— What needs to be done —
The records below hold a stretch from the line with "What bpy script" through the line with "SEAT_GAP = 0.0003"; return exactly those lines, ends included, and nothing more.

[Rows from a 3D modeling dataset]
----
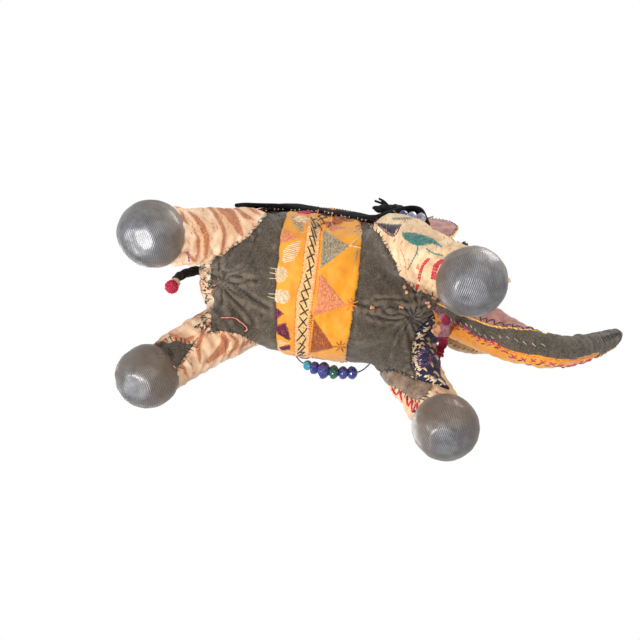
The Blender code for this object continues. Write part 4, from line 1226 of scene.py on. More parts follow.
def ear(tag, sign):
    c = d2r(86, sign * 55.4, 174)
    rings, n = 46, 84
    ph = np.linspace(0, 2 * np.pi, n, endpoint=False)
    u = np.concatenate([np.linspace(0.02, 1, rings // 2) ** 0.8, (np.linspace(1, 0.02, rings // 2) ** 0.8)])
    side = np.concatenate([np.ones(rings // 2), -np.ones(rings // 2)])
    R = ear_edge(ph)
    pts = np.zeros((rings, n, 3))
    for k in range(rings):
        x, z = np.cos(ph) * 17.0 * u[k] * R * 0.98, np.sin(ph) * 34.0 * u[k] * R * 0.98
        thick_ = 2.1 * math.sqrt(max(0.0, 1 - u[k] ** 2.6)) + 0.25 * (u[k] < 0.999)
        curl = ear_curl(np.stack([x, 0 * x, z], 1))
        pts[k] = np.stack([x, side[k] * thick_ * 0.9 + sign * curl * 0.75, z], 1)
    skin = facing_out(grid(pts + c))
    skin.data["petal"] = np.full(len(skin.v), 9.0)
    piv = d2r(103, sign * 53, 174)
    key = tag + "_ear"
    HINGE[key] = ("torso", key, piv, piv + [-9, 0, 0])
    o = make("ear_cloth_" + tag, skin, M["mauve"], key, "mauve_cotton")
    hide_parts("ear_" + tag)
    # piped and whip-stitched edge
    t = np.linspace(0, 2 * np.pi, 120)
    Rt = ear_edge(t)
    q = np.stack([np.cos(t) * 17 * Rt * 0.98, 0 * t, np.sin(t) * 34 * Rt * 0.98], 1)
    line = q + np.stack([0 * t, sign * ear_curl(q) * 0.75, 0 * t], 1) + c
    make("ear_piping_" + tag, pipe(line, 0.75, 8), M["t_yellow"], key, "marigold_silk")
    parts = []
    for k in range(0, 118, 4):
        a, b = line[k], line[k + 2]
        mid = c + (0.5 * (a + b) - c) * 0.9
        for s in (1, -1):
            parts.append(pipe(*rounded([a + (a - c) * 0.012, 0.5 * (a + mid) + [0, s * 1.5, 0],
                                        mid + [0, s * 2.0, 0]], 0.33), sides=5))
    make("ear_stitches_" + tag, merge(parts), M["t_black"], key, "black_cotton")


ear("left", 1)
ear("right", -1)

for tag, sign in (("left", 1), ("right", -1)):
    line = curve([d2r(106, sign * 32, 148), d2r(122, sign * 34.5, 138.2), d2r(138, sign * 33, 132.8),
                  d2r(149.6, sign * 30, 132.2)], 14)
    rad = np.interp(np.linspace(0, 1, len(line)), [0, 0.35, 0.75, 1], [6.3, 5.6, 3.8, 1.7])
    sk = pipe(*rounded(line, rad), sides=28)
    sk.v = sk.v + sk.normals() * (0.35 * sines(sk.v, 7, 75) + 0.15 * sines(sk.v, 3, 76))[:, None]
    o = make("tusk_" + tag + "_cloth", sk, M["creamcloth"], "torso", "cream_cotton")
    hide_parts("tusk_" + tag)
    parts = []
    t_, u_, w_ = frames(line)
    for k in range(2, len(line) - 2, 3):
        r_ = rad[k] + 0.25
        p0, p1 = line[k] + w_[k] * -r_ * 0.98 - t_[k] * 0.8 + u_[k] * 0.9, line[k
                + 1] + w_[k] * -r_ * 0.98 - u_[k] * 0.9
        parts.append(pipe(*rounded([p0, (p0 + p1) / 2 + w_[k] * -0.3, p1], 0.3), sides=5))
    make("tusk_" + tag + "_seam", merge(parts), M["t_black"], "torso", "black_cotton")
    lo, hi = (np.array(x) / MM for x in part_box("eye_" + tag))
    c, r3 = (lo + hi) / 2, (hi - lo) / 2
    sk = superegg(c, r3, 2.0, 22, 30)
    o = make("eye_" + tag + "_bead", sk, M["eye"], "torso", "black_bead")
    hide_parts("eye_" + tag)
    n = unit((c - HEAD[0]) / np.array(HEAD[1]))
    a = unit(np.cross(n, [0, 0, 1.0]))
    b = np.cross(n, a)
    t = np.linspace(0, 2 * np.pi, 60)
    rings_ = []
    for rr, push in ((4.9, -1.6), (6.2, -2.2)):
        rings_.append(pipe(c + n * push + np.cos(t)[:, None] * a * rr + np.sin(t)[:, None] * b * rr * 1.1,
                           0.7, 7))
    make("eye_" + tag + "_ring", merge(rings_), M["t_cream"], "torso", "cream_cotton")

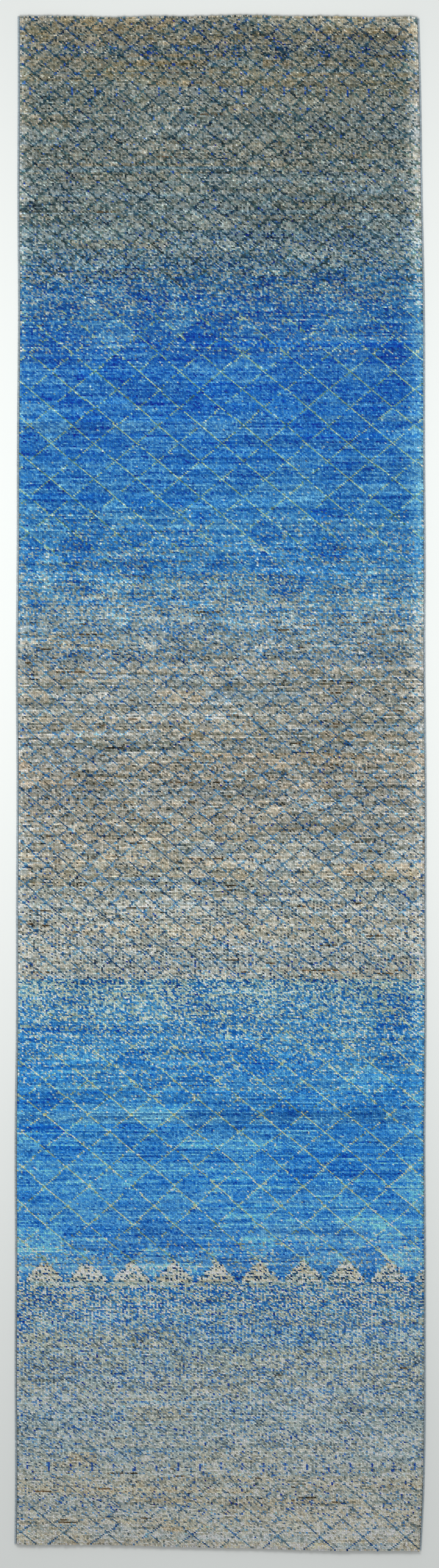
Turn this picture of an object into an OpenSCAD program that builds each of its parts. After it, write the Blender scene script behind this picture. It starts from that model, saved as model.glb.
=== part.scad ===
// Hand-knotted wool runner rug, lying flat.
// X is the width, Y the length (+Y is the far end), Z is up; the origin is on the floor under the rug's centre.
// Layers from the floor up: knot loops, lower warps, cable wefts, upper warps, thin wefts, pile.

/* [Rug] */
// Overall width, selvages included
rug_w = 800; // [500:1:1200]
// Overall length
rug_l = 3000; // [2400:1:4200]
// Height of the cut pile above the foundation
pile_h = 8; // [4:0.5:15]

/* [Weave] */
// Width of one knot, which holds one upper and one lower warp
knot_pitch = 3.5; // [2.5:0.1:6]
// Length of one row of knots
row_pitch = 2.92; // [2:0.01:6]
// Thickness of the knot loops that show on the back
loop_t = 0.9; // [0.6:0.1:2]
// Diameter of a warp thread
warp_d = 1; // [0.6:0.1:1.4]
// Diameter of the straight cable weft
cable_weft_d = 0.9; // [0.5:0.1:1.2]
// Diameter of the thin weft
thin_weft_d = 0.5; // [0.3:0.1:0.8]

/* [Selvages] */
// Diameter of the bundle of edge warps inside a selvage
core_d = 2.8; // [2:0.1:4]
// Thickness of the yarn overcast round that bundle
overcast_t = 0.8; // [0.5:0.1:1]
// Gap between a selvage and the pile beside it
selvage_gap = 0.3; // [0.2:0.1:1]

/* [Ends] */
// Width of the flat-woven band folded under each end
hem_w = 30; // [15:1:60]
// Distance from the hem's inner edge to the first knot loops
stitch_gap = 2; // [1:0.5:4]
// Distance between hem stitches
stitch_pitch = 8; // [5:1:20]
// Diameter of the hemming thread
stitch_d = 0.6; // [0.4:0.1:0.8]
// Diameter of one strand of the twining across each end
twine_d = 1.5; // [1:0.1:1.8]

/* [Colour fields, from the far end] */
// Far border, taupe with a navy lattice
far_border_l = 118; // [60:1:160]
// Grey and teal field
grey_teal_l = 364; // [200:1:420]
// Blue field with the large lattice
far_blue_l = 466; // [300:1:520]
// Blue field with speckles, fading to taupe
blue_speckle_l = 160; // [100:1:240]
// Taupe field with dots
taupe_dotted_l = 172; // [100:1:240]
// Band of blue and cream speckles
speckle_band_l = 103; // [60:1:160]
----
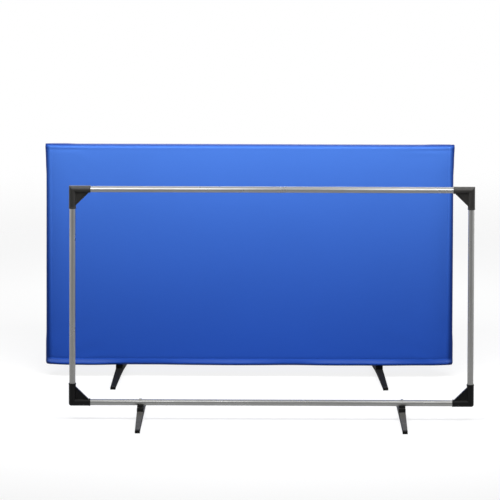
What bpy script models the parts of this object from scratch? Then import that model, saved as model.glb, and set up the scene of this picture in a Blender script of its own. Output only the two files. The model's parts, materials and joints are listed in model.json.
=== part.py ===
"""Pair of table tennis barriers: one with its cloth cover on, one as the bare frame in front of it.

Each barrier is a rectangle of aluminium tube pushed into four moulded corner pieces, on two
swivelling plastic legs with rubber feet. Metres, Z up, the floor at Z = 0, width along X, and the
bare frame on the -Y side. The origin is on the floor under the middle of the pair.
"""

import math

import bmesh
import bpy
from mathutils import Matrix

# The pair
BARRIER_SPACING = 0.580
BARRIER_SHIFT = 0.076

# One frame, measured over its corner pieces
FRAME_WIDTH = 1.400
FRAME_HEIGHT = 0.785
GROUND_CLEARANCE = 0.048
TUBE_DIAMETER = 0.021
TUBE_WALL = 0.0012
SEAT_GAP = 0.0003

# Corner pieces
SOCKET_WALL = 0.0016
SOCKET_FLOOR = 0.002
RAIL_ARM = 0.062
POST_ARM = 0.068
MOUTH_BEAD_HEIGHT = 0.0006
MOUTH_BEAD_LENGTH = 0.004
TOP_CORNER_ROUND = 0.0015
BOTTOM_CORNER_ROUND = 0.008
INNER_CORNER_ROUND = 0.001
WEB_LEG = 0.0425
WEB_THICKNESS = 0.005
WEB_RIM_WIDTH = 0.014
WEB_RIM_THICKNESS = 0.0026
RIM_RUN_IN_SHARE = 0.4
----
— The answer —
What bpy script models the parts of this object from scratch? Then import that model, saved as model.glb, and set up the scene of this picture in a Blender script of its own. Output only the two files. The model's parts, materials and joints are listed in model.json.
=== part.py ===
"""Pair of table tennis barriers: one with its cloth cover on, one as the bare frame in front of it.

Each barrier is a rectangle of aluminium tube pushed into four moulded corner pieces, on two
swivelling plastic legs with rubber feet. Metres, Z up, the floor at Z = 0, width along X, and the
bare frame on the -Y side. The origin is on the floor under the middle of the pair.
"""

import math

import bmesh
import bpy
from mathutils import Matrix

# The pair
BARRIER_SPACING = 0.580
BARRIER_SHIFT = 0.076

# One frame, measured over its corner pieces
FRAME_WIDTH = 1.400
FRAME_HEIGHT = 0.785
GROUND_CLEARANCE = 0.048
TUBE_DIAMETER = 0.021
TUBE_WALL = 0.0012
SEAT_GAP = 0.0003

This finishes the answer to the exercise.